As funds flow out of GBTC, the supply-demand imbalance of its shares drives its stock price significantly below its net asset value.

The fundamental issue is that—unlike ETFs—GBTC lacks an arbitrage mechanism to restore balance to supply and demand.

GBTC shares cannot be redeemed for physical Bitcoin or cash and can only be sold to other buyers through the over-the-counter market. Grayscale needs regulatory approval to implement a share buyback program.

Conversely, Grayscale hopes to convert GBTC into a "spot" Bitcoin ETF that holds "physical" currency. These plans have so far been blocked by the U.S. Securities and Exchange Commission (SEC), which has refused to follow the lead of Canadian and other regulators in approving spot Bitcoin ETFs, citing concerns about potential fraud and manipulation in unregulated trading venues.

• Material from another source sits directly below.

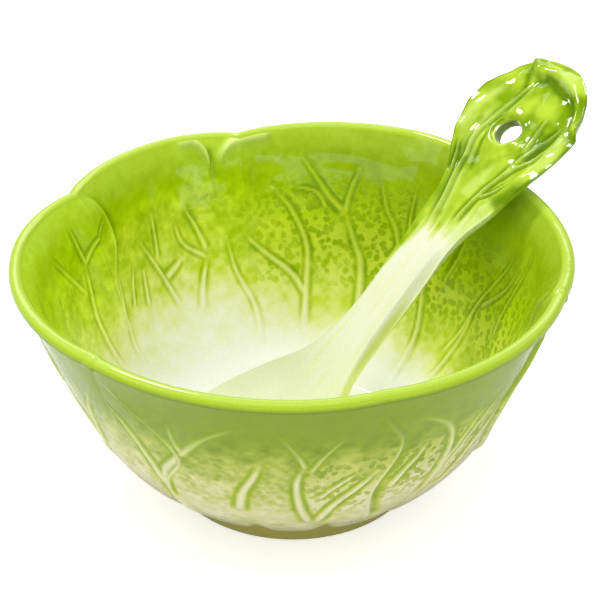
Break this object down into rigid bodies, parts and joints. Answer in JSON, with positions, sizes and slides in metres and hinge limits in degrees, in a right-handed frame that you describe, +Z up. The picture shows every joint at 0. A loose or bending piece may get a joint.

Grayscale has declined to comment on the matter and is currently suing the SEC for the right to convert GBTC. However, the continuously widening GBTC negative premium indicates that very few market participants believe it is likely to succeed.

"If they win the lawsuit, then any investor will be whole. The discount will shrink dramatically because the [creation and redemption] process can occur freely," said Todd Rosenbluth, head of research at VettaFi.

The ETF Store President Nate Geraci stated, "The structure of GBTC is clearly not ideal, as shares cannot be redeemed.

"It is very disappointing that the SEC continues to allow any retail investor to use the fund, but they will not approve a spot Bitcoin ETF that could address the discount issue. This is yet another example of the absurd regulatory dysfunction affecting the entire crypto ecosystem," Geraci added.

Some investors remain confident. Ark Investment Management is already the third-largest shareholder of GBTC, holding nearly 1% of the shares, and purchased an additional $2.8 million worth of shares this week.

In October, Ark CEO "Cathie Wood" stated that given the potential for GBTC to convert to an ETF at some point, its trading price is at a "fire sale" price. Ark is also seeking permission to launch a spot ETF but has stated it will not comment on daily trading activities.

The second-largest shareholder is BlockFi, holding 2.9%, a cryptocurrency lending and trading platform that has halted customer withdrawals due to "significant risk exposure" to FTX.

Peter Tchir, head of macro strategy at Academy Securities, proposed the prospect of Grayscale seeking approval to buy back a large number of shares and then liquidate the fund, potentially earning profits sufficient to offset its fee income loss and attract external investors throughout the process.

However, Geraci believes that the GBTC negative premium could further widen, "especially if the fallout from FTX continues to impact the entire crypto space."

Nevertheless, he believes GBTC "is clearly a better option than holding Bitcoin on exchanges like FTX, as investors can operate with confidence knowing that the underlying Bitcoin does exist."

Additionally, Geraci believes that the collapse of FTX strengthens the case for regulating cryptocurrency exchanges, "theoretically accelerating the timeline for spot Bitcoin ETF approvals."

However, Rosenbluth believes the SEC will view this disaster as a validation of its stance.

"The SEC sees spot Bitcoin as risky and is concerned about fraud and manipulation. I'm not sure they would be surprised by these developments."